Residential vs. commercial: Commercial landscaping services are typically priced on annual contracts covering larger acreage and stricter service-level agreements. Residential landscaping services more often use per-visit flat rates. Commercial contracts for HOA communities may involve monthly fees ranging from $500 to over $10,000 depending on property size, as documented in NAR and HOA industry surveys.

Design vs. execution: Design fees are billed separately from installation in firms that separate these functions. Landscape architects licensed under state boards (governed by the Council of Landscape Architects) bill design services at hourly rates ranging from $50 to $250 per hour or as a percentage of total project cost, typically 10–20%.

Labor-only vs. materials-included: Some contractors price labor and materials together; others charge materials at documented cost plus a markup (commonly 15–30%). Contracts that do not specify this distinction create disputes when material costs change.


Tradeoffs and tensions

Flat-rate certainty vs. scope creep exposure: Flat-rate pricing provides budget predictability but exposes contractors to losses when conditions change (drought stress, debris accumulation, pest damage). Property owners benefit from price certainty; contractors carry the variability risk.

Lowest bid vs. service quality: The lowest-priced bid does not indicate comparable scope or service standards. A bid excluding debris removal, edging, or bed maintenance appears lower but delivers less. Line-item comparison, not total-bid comparison, is the accurate method.

Annual contracts vs. pay-per-visit: Annual contracts offer contractors revenue predictability and may include service guarantees. Pay-per-visit pricing offers flexibility but typically costs more per service event. One-time vs. recurring landscaping services examines this tradeoff structurally.

Material markup transparency: Contractors who embed material costs without disclosure may charge 30–50% markup over documented wholesale prices. Clients who request itemized invoices can negotiate markup rates; those who accept lump-sum pricing cannot.

Licensed vs. unlicensed contractors: Unlicensed operators may bid 20–40% below licensed contractors by eliminating insurance, licensing, and tax compliance costs. This creates a market tension between price competition and risk exposure for property owners.


Common misconceptions

Misconception: Higher price equals licensed and insured.
Price alone does not verify licensing or insurance status. Verification requires certificate of insurance review and license number lookup through the relevant state contractor board. No pricing level guarantees compliance.

Misconception: Per-square-foot pricing is always cheaper for small properties.
Per-square-foot pricing benefits large-acreage properties where economies of scale apply. For small residential lots, minimum service charges — typically $35–$75 regardless of lot size — make per-visit flat rates more cost-effective.
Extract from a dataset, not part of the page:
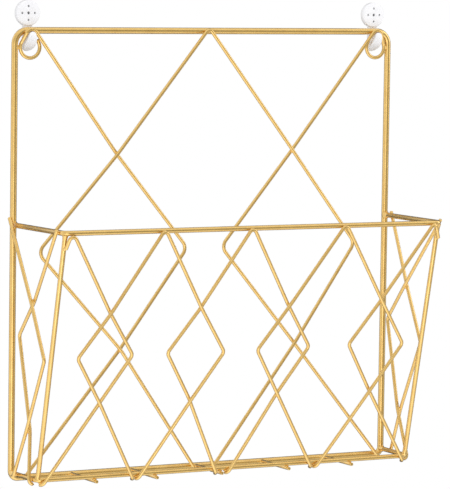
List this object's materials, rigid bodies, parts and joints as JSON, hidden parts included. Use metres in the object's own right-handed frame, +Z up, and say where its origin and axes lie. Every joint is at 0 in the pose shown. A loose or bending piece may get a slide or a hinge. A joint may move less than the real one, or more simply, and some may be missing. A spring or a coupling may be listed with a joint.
{
  "type": "wall file holder",
  "caption": "Wall-hung wire basket for files and magazines: a tall back frame with a leaning lattice pocket, hung by curled eyes on two round nail-on hooks.",
  "frame": {"origin": "on the wall plane, midway between the two hooks, at the height of their round heads' centres", "axes": "+X to the right as seen from the room, +Y into the wall, +Z up"},
  "size_m": [0.3256, 0.0935, 0.3508],
  "materials": {
    "gold_wire": "satin gold coating on round steel wire",
    "white_plastic": "smooth white moulded plastic",
    "nail_steel": "plain steel nails, set slightly below the hook's face"
  },
  "bodies": {
    "wall_hooks": {"hook_left": "white_plastic", "hook_right": "white_plastic", "nail_left_1": "nail_steel", "nail_left_2": "nail_steel", "nail_left_3": "nail_steel", "nail_left_4": "nail_steel", "nail_left_5": "nail_steel", "nail_right_1": "nail_steel", "nail_right_2": "nail_steel", "nail_right_3": "nail_steel", "nail_right_4": "nail_steel", "nail_right_5": "nail_steel"},
    "rack": {"back_frame": "gold_wire", "back_wire_left": "gold_wire", "back_wire_middle": "gold_wire", "back_wire_right": "gold_wire", "pocket_rim": "gold_wire", "floor_rail": "gold_wire", "corner_post_left": "gold_wire", "corner_post_right": "gold_wire", "front_wire_1": "gold_wire", "front_wire_2": "gold_wire", "front_wire_3": "gold_wire", "front_wire_4": "gold_wire", "front_wire_5": "gold_wire", "side_wire_left_inner": "gold_wire", "side_wire_left_outer": "gold_wire", "side_wire_right_inner": "gold_wire", "side_wire_right_outer": "gold_wire", "floor_wire_1": "gold_wire", "floor_wire_2": "gold_wire", "floor_wire_3": "gold_wire", "floor_wire_4": "gold_wire", "floor_wire_5": "gold_wire"}
  },
  "joints": [
    {"name": "rack_lift_off", "type": "slide", "parent": "wall_hooks", "child": "rack", "axis": [0, -0.5, 0.866], "range_m": [0, 0.04]}
  ]
}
Misconception: Design fees are separate from installation costs.
In full-service landscaping companies that handle both design and installation, design costs may be waived or credited against installation contracts. In firms that separate functions, design fees are independent charges. The billing structure must be confirmed in writing before work begins.

Misconception: Seasonal contracts cost more than pay-per-visit.
Annual contract pricing per service event is generally 10–20% lower than equivalent pay-per-visit rates due to volume commitment. The total annual spend may appear higher, but the per-service cost is lower.

Misconception: All-inclusive pricing means no additional charges.
"All-inclusive" in landscaping contracts typically covers defined recurring services. One-time events — storm damage cleanup, unexpected pest treatment, emergency irrigation repair — fall outside standard contract scope and generate additional charges unless explicitly included.


Checklist or steps

Components of a complete landscaping price proposal:

  1. Service type clearly identified (maintenance, installation, design, or combination)
  2. Scope of work defined in measurable terms (square footage, linear feet, number of visits)
  3. Materials listed by type, quantity, and unit — separated from labor charges
  4. Labor rate or total labor hours disclosed or labor embedded with markup rate specified
  5. Equipment charges identified if applicable (e.g., stump grinding, aerator rental)
  6. Disposal fees for debris, clippings, or excavated material stated explicitly
  7. Frequency and scheduling terms defined (weekly, biweekly, monthly, seasonal)
  8. Contract term and renewal conditions stated
  9. Payment schedule and terms specified (deposit percentage, progress payments, final payment trigger)
  10. Change order process described — how scope additions are priced and authorized
  11. Insurance and licensing documentation referenced or attached
  12. Warranty or guarantee terms, if applicable, stated with duration and conditions

Reference table or matrix

Typical price ranges by service type (US national ranges)

Service Type Pricing Model Low End High End Notes
Lawn mowing (residential) Per visit / flat rate $35 $150 Varies by lot size and region
Lawn mowing (commercial) Annual contract $500/mo $10,000+/mo Per property acreage
Lawn fertilization Per application $50 $300 Per application; 4–6 per year typical
Weed control Per application $65 $250 Pre- and post-emergent; separate pricing
Aeration and overseeding Per visit $100 $400 Residential; size-dependent
Mulch installation Per cubic yard $45 $120 Includes material and labor
Sod installation Per sq ft $0.90 $2.00 Material + labor; grading extra
Landscape design Hourly or % of project $50/hr $250/hr Or 10–20% of installation cost
Hardscape (patio) Per sq ft $15 $50 Material and complexity dependent
Landscape lighting Per fixture $100 $350 Low-voltage; wiring extra
Seasonal cleanup (spring/fall) Per visit $150 $600 Property size dependent
Tree trimming Per tree $200 $1,500 Height and species dependent
Irrigation installation Per zone $500 $1,500 New residential system
Full lawn renovation Per sq ft $1.50 $4.00 Kill, grade, reseed or sod

Ranges represent national market conditions and will vary by geographic region, labor market, and property conditions. Price data is sourced from BLS wage data, USDA commodity reports, and published contractor trade association surveys.